A rooftop herb enterprise in Singapore used lightweight quincunx trays filled with cocopear and biochar. The pattern allowed 25 % more plants per tray, and the shared moisture buffer compensated for the windy, high-evaporation terrace climate without increasing pump cycles.

Scaling to Micro-Farms

Mechanize the layout by mounting a custom dibble wheel on a walk-behind tractor. The wheel punches five holes at once every 30 cm, letting one worker plant 1,000 lettuce positions per hour while maintaining perfect quincunx accuracy.

For larger beds, program a CNC transplanter to offset each pass by half the row spacing. The same code drives both water and nutrient maps, so variable-rate irrigators know exactly where each emitter cluster sits.

Common Mistakes and Quick Fixes

Overly tight spacing turns the quincunx into a solid canopy that traps humidity and breeds mildew. If leaves from adjacent plants touch before first harvest, widen the square to 35 cm and choose faster-maturing cultivars.

Planting the center hole deeper than the corners creates a water sump that drowns seedlings. Use a board with dowels cut to identical lengths so every dibble stops at the same depth.

Ignoring slope can reverse the pattern’s benefit. On grades above 5 %, rotate the diamond 30° from the contour so the diagonal corridors act as mini swales and not as chutes.

Soil Texture Calibration

In sandy loam, reduce emitter flow to 1 l/h and run twice as long so lateral wetting keeps pace with gravity. In clay, split the volume into three micro-runs to prevent the center from waterlogging while the corners stay dry.

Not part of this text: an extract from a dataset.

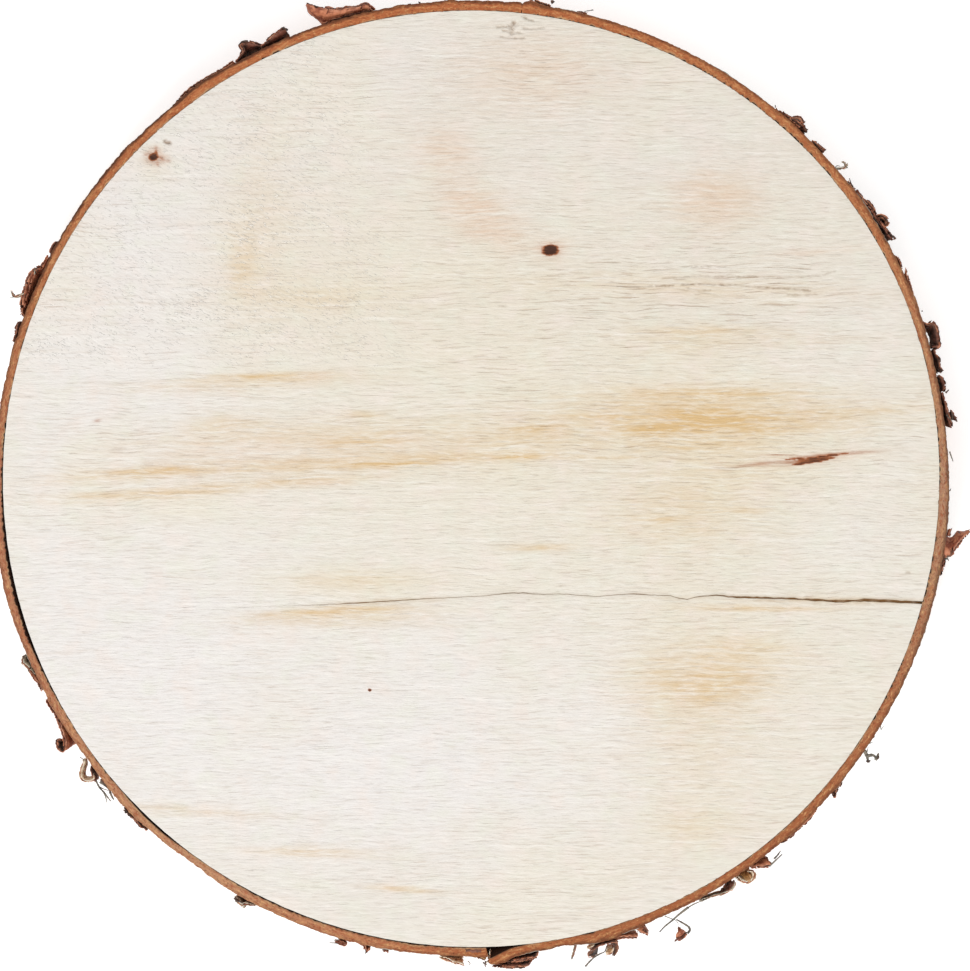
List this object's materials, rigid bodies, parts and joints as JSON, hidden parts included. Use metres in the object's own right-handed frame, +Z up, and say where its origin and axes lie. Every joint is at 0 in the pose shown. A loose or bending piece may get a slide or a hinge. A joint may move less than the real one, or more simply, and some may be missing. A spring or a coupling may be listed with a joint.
{
  "type": "birch wood slice",
  "caption": "Round slice sawn across a birch log, with a drying check, a broken ring of bark and curling strips of outer bark. It lies flat as a trivet, plate or display base.",
  "frame": {"origin": "centre of the lower sawn face", "axes": "+Z up through the slice's thickness, +X along the drying check towards its open end at the bark"},
  "size_m": [0.3064, 0.3065, 0.025],
  "materials": {
    "sawn_wood": "sawn, matt, pale cream with tan stains",
    "bark_edge": "rough, matt, reddish brown",
    "peeling_bark": "papery, matt, dark brown outside and reddish inside"
  },
  "bodies": {
    "root": {"wood_disc": "sawn_wood", "bark_left": "bark_edge", "bark_right": "bark_edge", "strip_east_low": "peeling_bark", "curl_east_low": "peeling_bark", "strip_east_mid": "peeling_bark", "scroll_east": "peeling_bark", "sliver_east": "peeling_bark", "strip_northeast": "peeling_bark", "scroll_northeast": "peeling_bark", "hook_northeast": "peeling_bark", "flake_northeast": "peeling_bark", "flake_northeast_low": "peeling_bark", "flake_northeast_high": "peeling_bark", "layer_north": "peeling_bark", "leaf_north": "peeling_bark", "strip_northwest": "peeling_bark", "leaf_northwest": "peeling_bark", "layer_northwest": "peeling_bark", "scroll_west": "peeling_bark", "hook_west": "peeling_bark", "flake_southwest": "peeling_bark", "curl_southwest": "peeling_bark", "loop_southwest": "peeling_bark", "flake_south_southwest": "peeling_bark", "flake_south": "peeling_bark", "sheet_south_inner": "peeling_bark", "sheet_south_outer": "peeling_bark", "layer_south_southeast": "peeling_bark", "scroll_south_southeast": "peeling_bark", "strip_southeast": "peeling_bark", "loop_southeast": "peeling_bark", "flake_southeast": "peeling_bark", "flake_east_southeast": "peeling_bark", "leaf_east": "peeling_bark"}
  },
  "joints": []
}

Test your patch by dyeing water with food coloring and slicing the soil block open after irrigation. A symmetrical 20 cm blue bulb means the quincunx settings match your texture; an elongated teardrop signals a needed adjustment.

Seasonal Adjustments

Spring seedlings need only 60 % of summer volume because evapotranspiration is low and nights are cool. Cut the center emitter runtime to 12 minutes and monitor the corner plants; if they stay turgid for 36 hours, the reduction is safe.

During monsoon months, pause irrigation when cumulative rainfall exceeds 15 mm in 24 hours. The pattern’s overlap zones store the surplus, so roots access it for up to four days while ambient humidity suppresses further evaporation.

In autumn, switch to every-other-center irrigation as canopies thin. The remaining wet nodes act as hydration hubs that draw remaining roots into tight clusters, hardening off plants before frost and reducing winter desiccation losses.

Frost Protection Bonus

Water in the quincunx centers the afternoon before a predicted radiative frost. The latent heat released overnight keeps the diagonal corridors 1 °C warmer than bare row soil, saving tender lettuce without row covers.

Pair the irrigation with a low canopy of horticultural fleece suspended 20 cm above the plants. The combination traps both heat and moisture, cutting frost damage by 70 % compared to unirrigated row plots.

Measuring Return on Investment

Track two metrics: liters of water saved per kilogram of produce and minutes of irrigation labor avoided. A typical home gardener harvesting 40 kg of mixed greens annually will save 1,200 l and 8 hours of hand-watering after switching to quincunx layout.

Commercial sensor kits cost $180 but recover that value in one season if water is metered at $2 per cubic meter. The 30 % reduction on a 2,000 m² herb plot equals 90 m³ saved, translating to $180 plus avoided leaf burn losses.

Carbon credits are on the horizon for documented on-farm water savings. By logging sensor data and utility bills, growers can verify 0.3 t CO₂-e per megaliter conserved, opening a secondary revenue stream for small farms already using the pattern.